6. When the lanes were closed and traffic was snarled, Bridget Kelly "was pleased." Asked how defendant Kelly, the former Christie deputy chief of staff, reacted when Wildstein told her "the traffic was an absolute mess," Wildstein said she was "pleased." He added: "I knew that the plan I had set into motion was working. There was a lot of traffic."
7. Diners are the place to do dirty business in New Jersey. Hardly a political crime in New Jersey is committed without there being a diner involved. And so it goes: Before closing the lanes, Wildstein tipped off a Christie appointee on the Port Authority board of commissioners, Pat Schuber, over breakfast at a diner. Wildstein testified he wanted Schuber to ignore pleas for help from local officials. And on the morning the lane closures happened, Wildstein observed the traffic build-up and ignored public safety concerns while at a diner with a Port Authority police officer. Schuber, who is still on the Port Authority board, testified under oath before the New Jersey Legislature that he had no prior knowledge of the closures. In a statement released Monday, he held to that position.
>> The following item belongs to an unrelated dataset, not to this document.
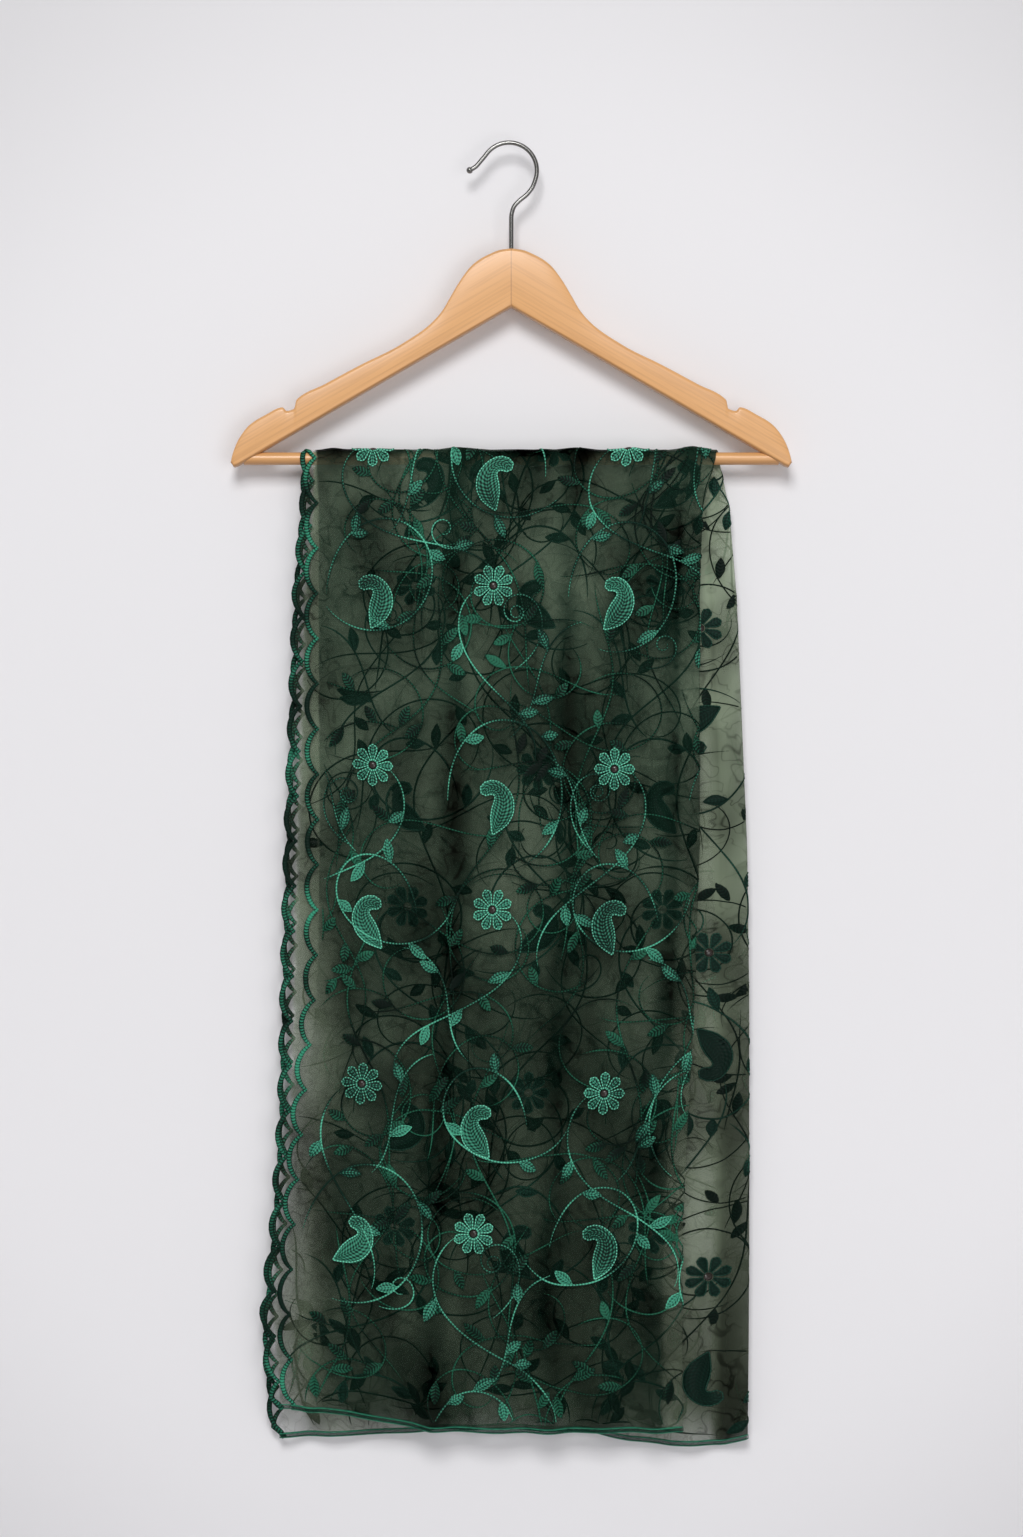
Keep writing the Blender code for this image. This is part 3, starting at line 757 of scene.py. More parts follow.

But prosecutors entered into evidence an email Wildstein sent to Schuber on August 29, ten days before the closures, saying: "I need to brief you on a local Fort Lee/GWB issue."
8. Everything had to be approved with Christie's office. Even a menorah lighting ceremony that Baroni wanted to attend with Sokolich, the mayor of Fort Lee. The prosecution highlighted this to call into question whether the governor's office really wouldn't be fully aware about a major traffic situation at the George Washington Bridge.
9. Wildstein's title was so made up he didn't even know what it meant. Wildstein's position was created for him by the Port Authority. His real job was to handle politics for the Christie Administration.
"Do you know what the director of interstate capital projects means?" Cortes, the prosecutor, asked.
"No, sir, I don't know what that means," he said.